When the header is enabled in the guest OS and supported by the VM network
backend (e.g. VALE port and TAP devices both support it), two VMs on the
same host (e.g. connected through a VALE switch) can exchange TSO packets
(up to 64KB each) without the need to perform any TCP segmentation or
computing TCP checksums.
This header is the key for very high TCP VM-to-VM throughput (20+ Gbps),
and it is stored before the ethernet header of each packet sent or received
by your VMs.
If you want to use ptnetmap mainly to run middleboxes application (which
is the common case), you should disable the virtio-net header in the guest
OS:

# echo 0 > /sys/module/netmap/parameters/ptnet_vnet_hdr

This step is needed to avoid performance issues in case your datapath exits the
hypervisor host through a physical NIC or goes through netmap ports that don't
support the virtio-net header.


---------------------------------------------------------------------------
7. Some background about ptnetmap
---------------------------------------------------------------------------

Netmap is a framework for high performance network I/O. It exposes an
hardware-independent API which allows userspace application to directly interact
with NIC hardware rings, in order to receive and transmit Ethernet frames.
Rings are always accessed in the context of system calls and NIC interrups
are used to notify applications about NIC processing completion.
The performance boost of netmap w.r.t. traditional socket API primarily comes
from: (i) batching, since it is possible to send/receive hundreds of packets
with a single system call, (ii) preallocation of packet buffers and memory
mapping of those in the application address space.

Several netmap extension have been developed to support virtualization.
Netmap support for various paravirtualized drivers - e.g. virtio-net, Xen
netfront/netback - allows netmap applications to run in the guest over fast
paravirtualized I/O devices.

The Virtual Ethernet (VALE) software switch, which supports scalable high
performance local communication (over 20 Mpps between two switch ports), can
then be used to connect together multiple VMs.

However, in a typical scenario with two communicating netmap applications
running in different VMs (on the same host) connected through a VALE switch,
the journey of a packet is still quite convoluted.

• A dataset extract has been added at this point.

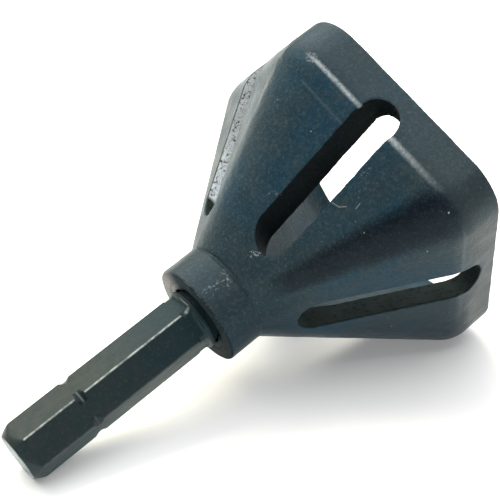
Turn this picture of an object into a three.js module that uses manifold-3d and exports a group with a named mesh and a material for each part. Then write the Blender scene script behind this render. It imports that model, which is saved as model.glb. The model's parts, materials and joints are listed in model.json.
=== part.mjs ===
// Drill-driven deburring tool: a cast five-sided cutter head on a quarter-inch hex shank.
// Modelled along +X (station 0 at the shank's free end, mouth of the head at +X), then laid
// down in its resting pose: one head face and one shank flat on the floor, +Z up. Units: mm.
import * as THREE from 'three';
import { mergeVertices } from 'three/addons/utils/BufferGeometryUtils.js';
import Module from 'manifold-3d';

const wasm = await Module();
wasm.setup();

// ---- hex shank -------------------------------------------------------------------------
const HEX_AF = 6.35;             // across flats, the standard quarter-inch drive
const HEX_END = 24.3;            // station where the hexagon stops at the shoulder
const END_FACE_R = 2.85;         // round end face left by the lead-in chamfer
const END_CHAMFER = 30;          // degrees between the lead-in cone and the axis
const NOTCH_STATION = 8.85;      // middle of the detent groove that nicks the six corners
const NOTCH_RADIUS = 0.92;       // groove profile radius
const NOTCH_FLOOR_R = 3.33;      // groove floor, just outside the flats
const RELIEF_STATION = 23.1;     // from here to the shoulder the corners are turned down
const RELIEF_R = 3.48;
const RELIEF_RAMP = 0.1;         // length of the step down to the turned corners
const SHOULDER_R = 3.8;          // turned shoulder at the shank root
const SHOULDER_FRONT = 24.9;
const SPIGOT_R = 3.4;            // round spigot fixed in the hub
const SPIGOT_RAMP = 0.3;         // length of the step from the shoulder to the spigot
const SPIGOT_EDGE = 0.4;         // chamfer on the spigot's inner end
const SPIGOT_END = 29.7;

// ---- cutter head -----------------------------------------------------------------------
const FACES = 5;
const HUB_REAR = 25.2;           // stations along the axis
const HUB_FRONT = 29.6;
const CREASE = 49.0;             // end of the sloping faces
const RIM = 54.2;                // mouth of the tool
const HUB_R = 6.25;
const HUB_EDGE = 0.35;           // chamfer on the hub's rear edge
const NECK_APOTHEM = 6.12;       // axis to face where the pyramid leaves the hub
const NECK_CORNER_R = 5.9;
const FACE_APOTHEM = 18.6;       // axis to face at the crease and the rim
const CORNER_R = 5.8;            // rounding of the five corners at the crease and the rim
const RIM_EDGE = 0.2;            // worn outer edge of the mouth
const WALL_BAND = 2.2;           // wall of the short straight band at the mouth
const WALL_CONE = 3.6;           // wall of the sloping faces, square to the face
const INNER_CORNER_R = 3.6;      // corners of the hollow at the mouth
const FLOOR_SHORT = 0.2;         // at the hollow's floor the corner radius is the apothem less this
const CAVITY_FLOOR = 31.2;
const DISH_RIM_R = 4.5;          // shallow dish in the hub's rear face
const DISH_FLOOR_R = 4.3;
const DISH_DEPTH = 1.1;
const BORE_CLEARANCE = 0.3;

// ---- slots (one per face, identical) ---------------------------------------------------
const SLOT_WIDTH = 4.5;
const SLOT_REAR = { station: 33.9, side: 4.3 };    // centres of the two round ends, given
const SLOT_FRONT = { station: 49.6, side: 0.85 };  // at the height of the mouth band
const SLOT_SLANT = 0.49;         // sideways shift per mm of depth: makes the cutting edge
const SLOT_RAKE = 0.16;          // shift toward the mouth per mm of depth
const SLOT_OVERRUN = 0.8;        // how far the slots break through the inner wall
const SLOT_SWEEP = { above: 2, below: 15 };        // reach of the slot's sweep round the band

const ARC_STEPS = 10;            // facets per rounded corner
const ROUND_STEPS = 64;          // facets of turned surfaces
const FILLET_STEPS = 5;          // facets across the fillet at the shoulder
const JOIN = 0.1;                // overlap of two shapes that are joined into one
const CLEAR = 1;                 // how far a cutting shape runs out of the solid
const HEX_R = HEX_AF / Math.sqrt(3);
const FACE_SLOPE = (FACE_APOTHEM - NECK_APOTHEM) / (CREASE - HUB_FRONT);
const WALL_INSET = WALL_CONE * Math.hypot(1, FACE_SLOPE);   // wall measured square to the axis
const rad = THREE.MathUtils.degToRad;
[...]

As a matter of facts,
while netmap is fast on both the host (the VALE switch) and the guest
(interaction between application and the emulated device), each packet still
needs to be processed from the hypervisor, which needs to emulate the
device model used in the guest (e.g. e1000, virtio-net). The emulation
involves device-specific overhead - queue processing, format conversions,
packet copies, address translations, etc. As a consequence, the maximum
packet rate between the two VMs is often limited by 2-5 Mpps.

To overcome these limitations, ptnetmap has been introduced as a passthrough
technique to completely avoid hypervisor processing in the packet
datapath, unblocking the full potential of netmap also for virtual machine
environments.
With ptnetmap, a netmap port on the host can be exposed to the guest in a
protected way, so that netmap applications in the guest can directly access
the rings and packet buffers of the host port, avoiding all the extra overhead
involved in the emulation of network devices. System calls issued by guest
applications on ptnetmap ports are served by kernel threads (one
per ring) running in the netmap host.

Similarly to VirtIO paravirtualization, synchronization between
guest netmap (driver) and host netmap (kernel threads) happens through a
shared memory area called Communication Status Block (CSB), which is used
to store producer-consumer state and notification suppression flags.

Two notification mechanisms needs to be supported by the hypervisor to allow
guest and host netmap to wake up each other.
On QEMU/bhyve, notifications from guest to host are implemented with accesses
to I/O registers which cause a trap in the hypervisor. Notifications in the
other direction are implemented using KVM/bhyve interrupt injection mechanisms.
MSI-X interrupts are used since they have less overhead than traditional
PCI interrupts.

Since I/O register accesses and interrupts are very expensive in the common
case of hardware assisted virtualization, they are suppressed when not needed,
i.e. each time the host (or the guest) is actively polling the CSB to
check for more work. From an high-level perspective, the system tries to
dynamically switch between polling operation under high load, and
interrupt-based operation under lower loads.

The original ptnetmap implementation required ptnetmap-enabled virtio-net/e1000
drivers. Only the notification functionalities of those devices were reused,
while the datapath (e.g. e1000 rings or virtio-net Virtual Queues) was
completely bypassed.

The ptnet device has been introduced as a cleaner approach to ptnetmap that
also adds the ability to interact with the standard TCP/IP network stack
and supports multi-ring netmap ports. The introduction of a new device model
does not limit the adoption of this solution, since ptnet drivers are
distributed together with netmap, and hypervisor modifications are needed in
any case.

The ptnet device belongs to the classes of paravirtualized devices, like
virtio-net. Unlike virtio-net, however, ptnet does not define an interface
to exchange packets (datapath), but the existing netmap API is used instead.
However, a CSB - cleaned up and extended to support an arbitrary number of
rings - is still used for producer-consumer synchronization and notification
suppression.

A number of device registers are used for configuration (number of rings and
slots, device MAC address, supported features, ...) while "kick" registers
are used for guest-to-host notifications.
The ptnetmap kthread infrastructure, moreover, has been already extended to
suppor an arbitrary number of rings, where currently each ring is served
by a different kernel thread.